## The request
What is to be transcribed is the run of lines opening with the one that has "const displayCube = new THREE.Group();" and closing with the one that has "bpy.data.objects.remove(obj)", and only that run, exactly.

═════ Given information

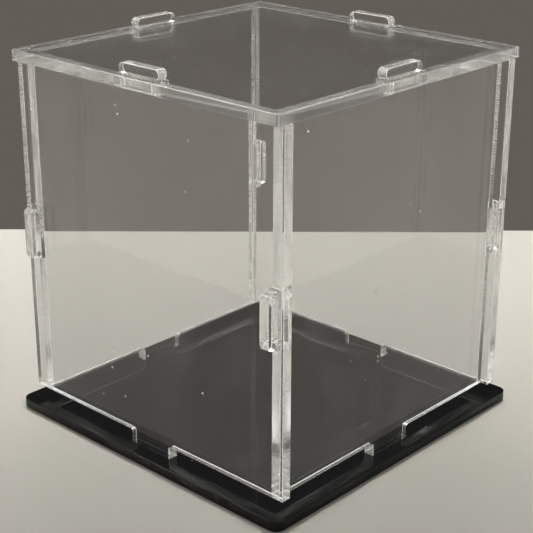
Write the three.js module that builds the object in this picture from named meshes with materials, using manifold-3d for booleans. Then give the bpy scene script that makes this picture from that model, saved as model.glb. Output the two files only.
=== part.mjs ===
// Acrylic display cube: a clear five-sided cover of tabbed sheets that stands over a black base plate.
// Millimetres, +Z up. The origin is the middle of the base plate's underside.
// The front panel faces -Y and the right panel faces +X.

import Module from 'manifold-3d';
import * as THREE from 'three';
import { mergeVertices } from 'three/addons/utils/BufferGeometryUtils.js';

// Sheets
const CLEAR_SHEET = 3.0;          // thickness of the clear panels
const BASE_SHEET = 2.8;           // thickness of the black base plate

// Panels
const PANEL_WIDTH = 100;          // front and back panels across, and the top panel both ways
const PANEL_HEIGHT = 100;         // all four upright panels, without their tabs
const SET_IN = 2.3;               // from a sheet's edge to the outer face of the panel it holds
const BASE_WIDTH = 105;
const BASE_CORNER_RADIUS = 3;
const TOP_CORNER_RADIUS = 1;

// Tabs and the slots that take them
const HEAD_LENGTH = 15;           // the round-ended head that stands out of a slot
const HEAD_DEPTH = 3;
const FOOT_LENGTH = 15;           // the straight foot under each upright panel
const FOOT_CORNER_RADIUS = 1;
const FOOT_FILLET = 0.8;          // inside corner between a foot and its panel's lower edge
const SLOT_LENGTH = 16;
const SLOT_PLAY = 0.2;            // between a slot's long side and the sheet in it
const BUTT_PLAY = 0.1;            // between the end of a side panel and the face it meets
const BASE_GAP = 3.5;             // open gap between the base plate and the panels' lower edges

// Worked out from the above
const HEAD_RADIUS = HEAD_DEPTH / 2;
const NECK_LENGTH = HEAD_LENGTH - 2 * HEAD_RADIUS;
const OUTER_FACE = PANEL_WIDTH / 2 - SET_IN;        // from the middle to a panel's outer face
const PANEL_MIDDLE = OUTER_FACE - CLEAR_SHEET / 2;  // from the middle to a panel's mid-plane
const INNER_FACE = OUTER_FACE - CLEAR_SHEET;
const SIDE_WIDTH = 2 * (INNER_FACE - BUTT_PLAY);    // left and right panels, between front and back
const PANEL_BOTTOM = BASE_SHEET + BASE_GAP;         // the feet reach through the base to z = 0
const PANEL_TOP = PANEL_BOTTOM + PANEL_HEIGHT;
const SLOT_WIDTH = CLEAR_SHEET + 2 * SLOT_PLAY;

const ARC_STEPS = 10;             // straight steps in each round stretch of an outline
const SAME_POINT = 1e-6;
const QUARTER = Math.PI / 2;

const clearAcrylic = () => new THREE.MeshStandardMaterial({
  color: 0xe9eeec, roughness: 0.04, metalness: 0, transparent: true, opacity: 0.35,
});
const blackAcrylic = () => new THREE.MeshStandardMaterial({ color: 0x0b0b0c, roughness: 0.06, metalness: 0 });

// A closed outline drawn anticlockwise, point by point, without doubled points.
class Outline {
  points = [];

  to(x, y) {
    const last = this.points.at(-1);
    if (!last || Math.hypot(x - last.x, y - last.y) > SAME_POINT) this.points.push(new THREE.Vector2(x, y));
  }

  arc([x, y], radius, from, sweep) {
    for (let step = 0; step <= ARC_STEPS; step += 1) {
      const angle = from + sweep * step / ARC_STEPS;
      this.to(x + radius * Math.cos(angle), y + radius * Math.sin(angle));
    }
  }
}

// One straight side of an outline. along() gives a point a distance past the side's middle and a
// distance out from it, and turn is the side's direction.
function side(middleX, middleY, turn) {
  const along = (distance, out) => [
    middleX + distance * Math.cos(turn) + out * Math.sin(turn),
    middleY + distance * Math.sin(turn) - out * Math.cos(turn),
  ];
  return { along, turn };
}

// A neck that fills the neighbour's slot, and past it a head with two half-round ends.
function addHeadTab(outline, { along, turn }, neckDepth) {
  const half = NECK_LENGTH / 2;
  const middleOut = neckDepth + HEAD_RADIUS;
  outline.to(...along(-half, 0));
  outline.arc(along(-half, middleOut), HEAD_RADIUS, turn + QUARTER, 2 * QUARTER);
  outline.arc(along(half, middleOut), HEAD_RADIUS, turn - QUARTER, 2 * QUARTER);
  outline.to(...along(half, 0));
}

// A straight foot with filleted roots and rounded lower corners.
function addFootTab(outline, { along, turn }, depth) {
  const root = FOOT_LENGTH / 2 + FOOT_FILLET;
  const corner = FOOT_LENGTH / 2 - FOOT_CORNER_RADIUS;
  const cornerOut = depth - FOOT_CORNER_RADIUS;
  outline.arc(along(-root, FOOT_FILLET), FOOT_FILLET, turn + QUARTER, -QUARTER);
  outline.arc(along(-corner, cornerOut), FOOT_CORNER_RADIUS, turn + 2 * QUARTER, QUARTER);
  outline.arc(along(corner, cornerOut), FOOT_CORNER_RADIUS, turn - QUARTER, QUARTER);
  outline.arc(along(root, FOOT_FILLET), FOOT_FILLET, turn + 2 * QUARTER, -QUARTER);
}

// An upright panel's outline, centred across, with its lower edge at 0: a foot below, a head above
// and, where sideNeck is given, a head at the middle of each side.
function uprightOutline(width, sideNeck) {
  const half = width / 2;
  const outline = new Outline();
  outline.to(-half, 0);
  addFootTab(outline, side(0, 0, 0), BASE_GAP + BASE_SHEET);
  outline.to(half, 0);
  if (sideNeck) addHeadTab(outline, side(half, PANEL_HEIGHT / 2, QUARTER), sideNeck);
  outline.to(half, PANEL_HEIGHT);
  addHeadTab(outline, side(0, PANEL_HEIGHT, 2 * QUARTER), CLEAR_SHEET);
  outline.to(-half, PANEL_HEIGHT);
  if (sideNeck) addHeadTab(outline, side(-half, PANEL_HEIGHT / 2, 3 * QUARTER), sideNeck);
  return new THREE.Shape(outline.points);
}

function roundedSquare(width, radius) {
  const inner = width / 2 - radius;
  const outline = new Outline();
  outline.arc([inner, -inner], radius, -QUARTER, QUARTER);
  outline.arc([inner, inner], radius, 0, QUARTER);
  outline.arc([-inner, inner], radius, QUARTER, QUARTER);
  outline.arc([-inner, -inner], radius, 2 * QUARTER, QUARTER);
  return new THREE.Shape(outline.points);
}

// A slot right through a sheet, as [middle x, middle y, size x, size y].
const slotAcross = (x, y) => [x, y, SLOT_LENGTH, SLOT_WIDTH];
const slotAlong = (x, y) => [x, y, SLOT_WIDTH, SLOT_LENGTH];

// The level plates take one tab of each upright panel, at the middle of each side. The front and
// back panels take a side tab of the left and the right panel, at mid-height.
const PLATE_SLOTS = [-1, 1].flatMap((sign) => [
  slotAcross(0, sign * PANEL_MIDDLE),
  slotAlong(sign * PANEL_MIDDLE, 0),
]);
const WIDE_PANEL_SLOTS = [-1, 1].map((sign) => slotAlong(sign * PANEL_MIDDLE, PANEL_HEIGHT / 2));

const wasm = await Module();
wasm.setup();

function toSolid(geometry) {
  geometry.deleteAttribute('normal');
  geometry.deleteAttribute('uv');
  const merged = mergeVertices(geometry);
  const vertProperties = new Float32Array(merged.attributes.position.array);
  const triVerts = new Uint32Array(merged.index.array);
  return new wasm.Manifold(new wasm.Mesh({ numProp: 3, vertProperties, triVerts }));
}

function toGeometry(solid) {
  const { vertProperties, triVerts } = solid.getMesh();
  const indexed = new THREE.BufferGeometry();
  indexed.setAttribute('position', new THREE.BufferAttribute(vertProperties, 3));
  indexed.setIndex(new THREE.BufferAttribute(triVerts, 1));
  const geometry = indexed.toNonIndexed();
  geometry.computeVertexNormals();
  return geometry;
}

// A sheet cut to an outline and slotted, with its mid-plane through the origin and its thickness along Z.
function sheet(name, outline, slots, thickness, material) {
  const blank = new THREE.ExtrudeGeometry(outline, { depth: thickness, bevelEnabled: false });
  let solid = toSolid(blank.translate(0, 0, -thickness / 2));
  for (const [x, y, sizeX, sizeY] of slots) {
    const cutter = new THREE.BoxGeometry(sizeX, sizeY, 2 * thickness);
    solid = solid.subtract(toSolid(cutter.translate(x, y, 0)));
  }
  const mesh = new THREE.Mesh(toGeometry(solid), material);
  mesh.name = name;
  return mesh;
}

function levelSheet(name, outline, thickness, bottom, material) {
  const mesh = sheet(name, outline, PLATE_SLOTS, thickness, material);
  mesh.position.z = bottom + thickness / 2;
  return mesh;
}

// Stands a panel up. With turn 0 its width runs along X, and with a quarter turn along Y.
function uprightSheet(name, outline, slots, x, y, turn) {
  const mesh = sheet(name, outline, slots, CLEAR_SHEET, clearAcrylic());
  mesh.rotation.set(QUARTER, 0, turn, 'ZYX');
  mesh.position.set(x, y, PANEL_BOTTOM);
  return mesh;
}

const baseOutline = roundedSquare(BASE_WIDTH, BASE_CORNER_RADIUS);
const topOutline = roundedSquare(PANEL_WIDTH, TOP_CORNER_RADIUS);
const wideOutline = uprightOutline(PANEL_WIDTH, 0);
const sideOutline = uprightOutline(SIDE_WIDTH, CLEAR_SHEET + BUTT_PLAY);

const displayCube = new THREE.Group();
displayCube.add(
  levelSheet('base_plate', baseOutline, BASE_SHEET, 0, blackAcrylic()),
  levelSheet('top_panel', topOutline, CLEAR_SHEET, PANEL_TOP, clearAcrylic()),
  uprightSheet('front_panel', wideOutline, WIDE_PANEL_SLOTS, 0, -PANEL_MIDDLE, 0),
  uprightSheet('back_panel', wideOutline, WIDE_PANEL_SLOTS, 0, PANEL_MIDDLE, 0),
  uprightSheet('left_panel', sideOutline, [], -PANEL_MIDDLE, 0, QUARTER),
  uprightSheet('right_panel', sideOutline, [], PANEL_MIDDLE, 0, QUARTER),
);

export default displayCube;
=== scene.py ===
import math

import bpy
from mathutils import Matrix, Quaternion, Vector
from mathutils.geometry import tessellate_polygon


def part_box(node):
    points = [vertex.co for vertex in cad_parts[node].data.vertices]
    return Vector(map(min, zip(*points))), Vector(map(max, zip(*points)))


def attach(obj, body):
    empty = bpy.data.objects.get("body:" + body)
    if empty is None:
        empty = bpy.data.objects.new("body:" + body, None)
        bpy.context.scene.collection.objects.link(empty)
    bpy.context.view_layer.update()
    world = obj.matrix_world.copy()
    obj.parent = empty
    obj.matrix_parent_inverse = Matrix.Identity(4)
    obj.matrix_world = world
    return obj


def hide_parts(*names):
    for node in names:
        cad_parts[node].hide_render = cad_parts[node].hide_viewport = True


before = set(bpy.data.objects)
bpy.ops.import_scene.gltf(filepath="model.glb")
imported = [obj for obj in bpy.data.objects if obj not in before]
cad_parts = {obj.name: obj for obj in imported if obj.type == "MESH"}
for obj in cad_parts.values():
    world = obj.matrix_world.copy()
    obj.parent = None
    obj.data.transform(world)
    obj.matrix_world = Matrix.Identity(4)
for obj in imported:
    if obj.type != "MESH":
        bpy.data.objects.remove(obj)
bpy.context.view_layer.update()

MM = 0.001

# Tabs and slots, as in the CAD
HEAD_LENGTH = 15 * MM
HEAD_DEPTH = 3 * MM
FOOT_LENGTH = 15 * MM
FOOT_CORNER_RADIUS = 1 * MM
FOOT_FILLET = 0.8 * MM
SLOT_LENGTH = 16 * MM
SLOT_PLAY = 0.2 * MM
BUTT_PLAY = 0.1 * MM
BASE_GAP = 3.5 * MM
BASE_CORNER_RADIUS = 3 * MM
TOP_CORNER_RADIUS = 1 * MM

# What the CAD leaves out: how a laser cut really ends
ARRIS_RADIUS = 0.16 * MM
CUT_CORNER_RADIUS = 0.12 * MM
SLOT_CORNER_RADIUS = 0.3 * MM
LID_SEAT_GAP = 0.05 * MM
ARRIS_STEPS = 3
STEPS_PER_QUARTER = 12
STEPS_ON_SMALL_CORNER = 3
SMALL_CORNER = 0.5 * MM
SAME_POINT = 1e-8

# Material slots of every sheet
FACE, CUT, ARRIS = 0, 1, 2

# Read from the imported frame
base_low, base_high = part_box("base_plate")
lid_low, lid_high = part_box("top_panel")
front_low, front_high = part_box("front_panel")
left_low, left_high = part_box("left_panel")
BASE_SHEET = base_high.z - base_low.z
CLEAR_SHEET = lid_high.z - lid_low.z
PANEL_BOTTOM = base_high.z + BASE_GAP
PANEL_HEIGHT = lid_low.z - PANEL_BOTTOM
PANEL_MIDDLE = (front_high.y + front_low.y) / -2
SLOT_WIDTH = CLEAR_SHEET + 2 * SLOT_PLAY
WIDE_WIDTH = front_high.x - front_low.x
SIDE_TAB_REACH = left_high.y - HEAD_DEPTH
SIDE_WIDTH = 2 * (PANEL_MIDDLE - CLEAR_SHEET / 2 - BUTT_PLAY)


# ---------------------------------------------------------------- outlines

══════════

## The output
const displayCube = new THREE.Group();
displayCube.add(
  levelSheet('base_plate', baseOutline, BASE_SHEET, 0, blackAcrylic()),
  levelSheet('top_panel', topOutline, CLEAR_SHEET, PANEL_TOP, clearAcrylic()),
  uprightSheet('front_panel', wideOutline, WIDE_PANEL_SLOTS, 0, -PANEL_MIDDLE, 0),
  uprightSheet('back_panel', wideOutline, WIDE_PANEL_SLOTS, 0, PANEL_MIDDLE, 0),
  uprightSheet('left_panel', sideOutline, [], -PANEL_MIDDLE, 0, QUARTER),
  uprightSheet('right_panel', sideOutline, [], PANEL_MIDDLE, 0, QUARTER),
);

export default displayCube;
=== scene.py ===
import math

import bpy
from mathutils import Matrix, Quaternion, Vector
from mathutils.geometry import tessellate_polygon


def part_box(node):
    points = [vertex.co for vertex in cad_parts[node].data.vertices]
    return Vector(map(min, zip(*points))), Vector(map(max, zip(*points)))


def attach(obj, body):
    empty = bpy.data.objects.get("body:" + body)
    if empty is None:
        empty = bpy.data.objects.new("body:" + body, None)
        bpy.context.scene.collection.objects.link(empty)
    bpy.context.view_layer.update()
    world = obj.matrix_world.copy()
    obj.parent = empty
    obj.matrix_parent_inverse = Matrix.Identity(4)
    obj.matrix_world = world
    return obj


def hide_parts(*names):
    for node in names:
        cad_parts[node].hide_render = cad_parts[node].hide_viewport = True


before = set(bpy.data.objects)
bpy.ops.import_scene.gltf(filepath="model.glb")
imported = [obj for obj in bpy.data.objects if obj not in before]
cad_parts = {obj.name: obj for obj in imported if obj.type == "MESH"}
for obj in cad_parts.values():
    world = obj.matrix_world.copy()
    obj.parent = None
    obj.data.transform(world)
    obj.matrix_world = Matrix.Identity(4)
for obj in imported:
    if obj.type != "MESH":
        bpy.data.objects.remove(obj)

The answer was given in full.